Supreme Court: John Kerry will appoint justices who are not the sort of right-wing ideologues (similar to Scalia and Thomas) that George W. Bush has said are the kinds of appointees he would choose. If John Kerry chooses new justices, women will also have a choice. If George W. Bush chooses new justices, women will lose their right to choose.
One Candidate in this Election is an Extremist, and It’s Not Kerry
The Bush campaign labels John Kerry as an extreme liberal. The truth is that there is only one extremist in this election and his name is George W. Bush.
One candidate is slightly to one side of center; the other is the most extreme to one side that any American president has been since Coolidge. The election is a choice between a moderate who is slightly to the left of the American center and an extremist who is far to the right of mainstream America, but has managed to keep the fact fairly well hidden from a majority of voters.
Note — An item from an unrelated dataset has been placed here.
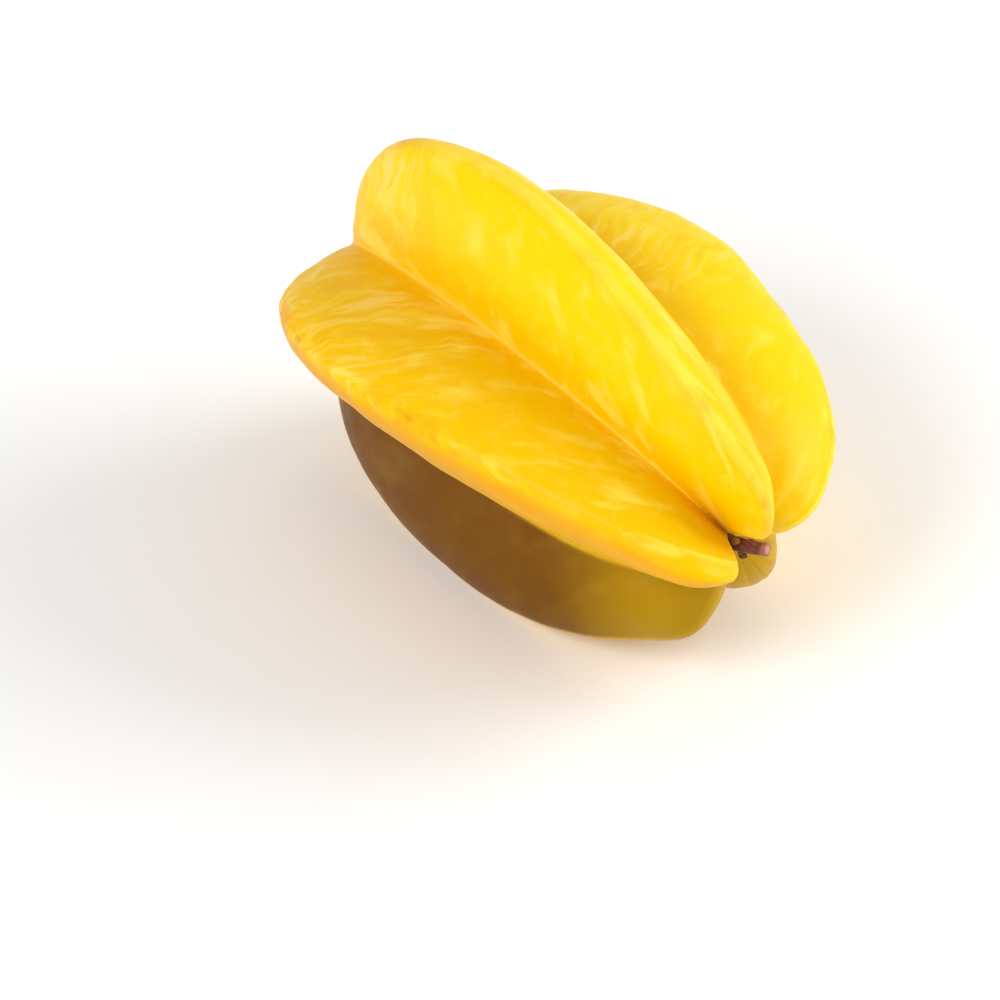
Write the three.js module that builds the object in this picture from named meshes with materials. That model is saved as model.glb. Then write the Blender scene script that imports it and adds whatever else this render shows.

Why vote for John Kerry? Here are a few very good reasons:
1) He doesn’t confuse himself with God
2) He is willing to take evidence into account and change course if things aren’t going well.
3) The world doesn’t despise and have no respect for him, as it does for Bush.
4) He isn’t the guy who messed everything up, so he has a much better chance of turning things around and getting us out of the mess into which Bush has gotten us.
5) He doesn’t use fear to try to get elected.
6) He is concerned about the well-being of the middle-class and the poor.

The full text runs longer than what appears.